Eurythmy will be brought to the children in two blocks in the 2018/19 school year.
GAMES
First-grade games are presented by the main lesson teacher as part of the morning circle work as well as by language teachers as a means of engaging the active will of the child in learning new vocabulary. Beanbags games, clapping games, and rhythmical walking are typically utilized in extra main math classes as well as the initial circle time period.

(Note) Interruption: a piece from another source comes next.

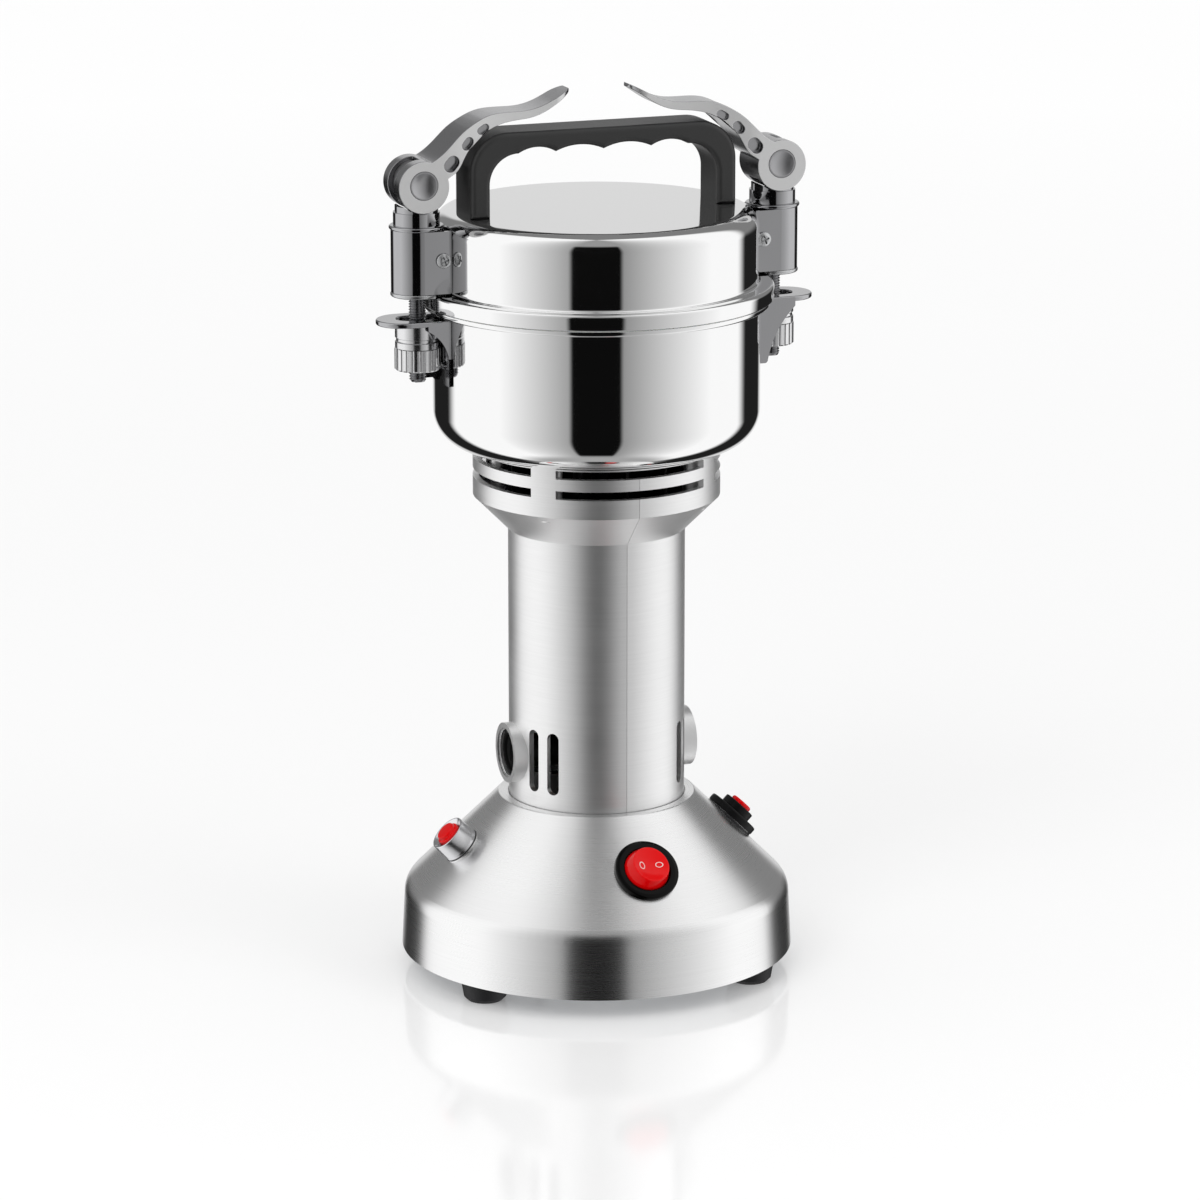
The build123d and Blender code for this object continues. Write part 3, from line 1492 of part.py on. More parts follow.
# Overload protector: block inside the shell, neck through it, ring nut outside, red button.
overload_plane = cone_plane(right)
with BuildPart() as overload_body:
    neck_bore = overload_button_radius + button_gap
    pocket_radius = overload_flange_radius + button_gap
    pocket_top = overload_flange_top + button_gap
    pocket_bottom = overload_flange_top - overload_flange_height - overload_travel - 2 * button_gap
    bar(overload_plane, overload_block_radius, -overload_block_depth, overload_block_top)
    bar(overload_plane, overload_neck_radius, overload_block_top - over_cut, overload_neck_height)
    bar(overload_plane, pocket_radius, pocket_bottom, pocket_top, mode=Mode.SUBTRACT)
    bar(
        overload_plane,
        neck_bore,
        pocket_top - over_cut,
        overload_neck_height + over_cut,
        mode=Mode.SUBTRACT,
    )

with BuildPart() as overload_button:
    flange_low = overload_flange_top - overload_flange_height
    turn(
        overload_plane,
        (0, flange_low),
        (overload_flange_radius, flange_low),
        (overload_flange_radius, overload_flange_top),
        (overload_button_radius, overload_flange_top),
        (overload_button_radius, overload_button_height - round_edge),
        (overload_button_radius - round_edge, overload_button_height),
        (0, overload_button_height),
    )

# Cord gland at the rear, a moulded bush with a tapered nose.
gland_plane = cone_plane(rear)
with BuildPart() as cord_gland:
    gland_flange_top = pad_rise + gland_flange_height
    turn(
        gland_plane,
        (gland_bore, -gland_barrel_depth),
        (gland_barrel_radius, -gland_barrel_depth),
        (gland_barrel_radius, pad_rise),
        (gland_flange_radius, pad_rise),
        (gland_flange_radius, gland_flange_top),
        (gland_root_radius, gland_flange_top),
        (gland_nose_radius, gland_nose_height),
        (gland_bore, gland_nose_height),
    )

# Nuts of the three panel fittings: two inside the shell, the overload protector's outside.
with BuildPart() as panel_nuts:
    nut_low = panel_nut_top - panel_nut_height
    tube(reset_plane, reset_barrel_radius + fit_gap, panel_nut_radius, nut_low, panel_nut_top)
    tube(gland_plane, gland_barrel_radius + fit_gap, panel_nut_radius, nut_low, panel_nut_top)
    overload_nut_top = pad_rise + overload_nut_height
    tube(overload_plane, overload_neck_radius + fit_gap, overload_nut_radius, pad_rise, overload_nut_top)

pieces = {
    "base_shell": base_shell,
    "base_plate": base_plate,
    "base_tabs": base_tabs,
    "feet": feet,
    "foot_screws": foot_screws,
    "pillars": pillars,
    "pillar_screws": pillar_screws,
    "motor_housing_left": motor_housing_left,
    "motor_housing_right": motor_housing_right,
    "stator_core": stator_core,
    "field_coils": field_coils,
    "lower_bearing_bracket": lower_bearing_bracket,
    "upper_bearing_bracket": upper_bearing_bracket,
    "lower_bearing": lower_bearing,
    "upper_bearing": upper_bearing,
    "through_bolts": through_bolts,
    "brush_holders": brush_holders,
    "carbon_brushes": carbon_brushes,
    "brush_springs": brush_springs,
    "brush_caps": brush_caps,
    "motor_shaft": motor_shaft,
    "armature_core": armature_core,
    "armature_windings": armature_windings,
    "commutator": commutator,
    "cooling_fan": cooling_fan,
    "lower_blade": lower_blade,
    "upper_blade": upper_blade,
    "blade_spacer": blade_spacer,
    "blade_nut": blade_nut,
    "bowl": bowl,
    "bowl_screws": bowl_screws,
    "shaft_seal": shaft_seal,
    "bowl_brackets": bowl_brackets,
    "nut_cups": nut_cups,
    "knurled_nut_left": knurled_nut_left,
    "knurled_nut_right": knurled_nut_right,
    "lid_shell": lid_shell,
    "lid_seal": lid_seal,
    "grip": grip,
    "grip_screws": grip_screws,
    "lid_brackets": lid_brackets,
    "guide_blocks": guide_blocks,
    "bracket_screws": bracket_screws,
    "low_washers": low_washers,
    "upper_rings": upper_rings,
    "cam_washers": cam_washers,
    "clamp_rods": clamp_rods,
    "cam_barrels": cam_barrels,
    "lever_left": lever_left,
    "lever_right": lever_right,
    "switch_body": switch_body,
    "rocker": rocker,
    "reset_gasket": reset_gasket,
    "reset_collar": reset_collar,
    "reset_button": reset_button,
    "overload_body": overload_body,
    "overload_button": overload_button,
    "cord_gland": cord_gland,
    "panel_nuts": panel_nuts,
}
for name, piece in pieces.items():
    piece.part.label = name
    export_step(piece.part, f"parts/{name}.step")
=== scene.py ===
"""Electric grain mill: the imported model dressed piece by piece, in the order it is put together.

Outlines are drawn in millimetres, as corners of (radius, height, round), and turned to metres
as each piece is made.
"""

from math import atan2, cos, pi, radians, sin, tan

import bpy
from mathutils import Matrix, Vector


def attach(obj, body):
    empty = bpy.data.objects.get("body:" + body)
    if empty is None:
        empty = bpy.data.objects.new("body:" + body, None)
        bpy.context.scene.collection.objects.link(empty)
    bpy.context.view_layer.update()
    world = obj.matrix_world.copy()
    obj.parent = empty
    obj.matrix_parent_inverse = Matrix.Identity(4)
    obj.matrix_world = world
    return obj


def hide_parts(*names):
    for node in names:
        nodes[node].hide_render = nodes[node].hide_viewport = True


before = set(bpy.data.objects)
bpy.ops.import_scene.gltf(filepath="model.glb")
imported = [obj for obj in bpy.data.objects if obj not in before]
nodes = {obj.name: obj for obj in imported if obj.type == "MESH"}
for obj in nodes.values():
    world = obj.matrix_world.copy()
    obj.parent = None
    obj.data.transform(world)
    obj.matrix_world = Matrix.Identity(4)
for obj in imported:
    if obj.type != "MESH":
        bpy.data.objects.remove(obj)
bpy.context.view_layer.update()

# ======================================================================== base shell
# The base is spun over a former from 1.5 mm stainless sheet and brushed while it still
# turns, so its lines run round it. The motor column stands in the lip at its top.
MM = 0.001


def linear(colour):
    """Linear RGBA of an sRGB hex colour."""
    channels = [int(colour[i : i + 2], 16) / 255 for i in (1, 3, 5)]
    lit = [c / 12.92 if c <= 0.04045 else ((c + 0.055) / 1.055) ** 2.4 for c in channels]
    return (*lit, 1.0)


def add_node(owner, kind, inputs=(), **settings):
    """Add one shader node with its settings; a socket given as a value is linked."""
    made = owner.node_tree.nodes.new(kind)
    for setting, value in settings.items():
        setattr(made, setting, value)
    for socket, value in dict(inputs).items():
        if isinstance(value, bpy.types.NodeSocket):
            owner.node_tree.links.new(value, made.inputs[socket])
        else:
            made.inputs[socket].default_value = value
    return made


def new_finish(name, colour, **constants):
    """Start a material: one Principled shader with its colour and constants on its own sockets."""
    finish = bpy.data.materials.new(name)
    finish.use_nodes = True
    shader = finish.node_tree.nodes["Principled BSDF"]
    shader.inputs["Base Color"].default_value = linear(colour)
    for socket, value in constants.items():
        shader.inputs[socket.replace("_", " ")].default_value = value
    return finish, shader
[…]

Outdoor playtime provides the out breath of free play. Children are given the appropriate setting and time to create active and imaginative scenarios that encourage the organic development of such abilities as problem-solving, compromise, and collaboration. Between the large sandbox, tree house, swings, balance beams, stumps for leaping between, and wood for constructing, there are ample opportunities for active movement. Jump-rope, tag games, building and winter sledding are all popular options for free-play in first grade.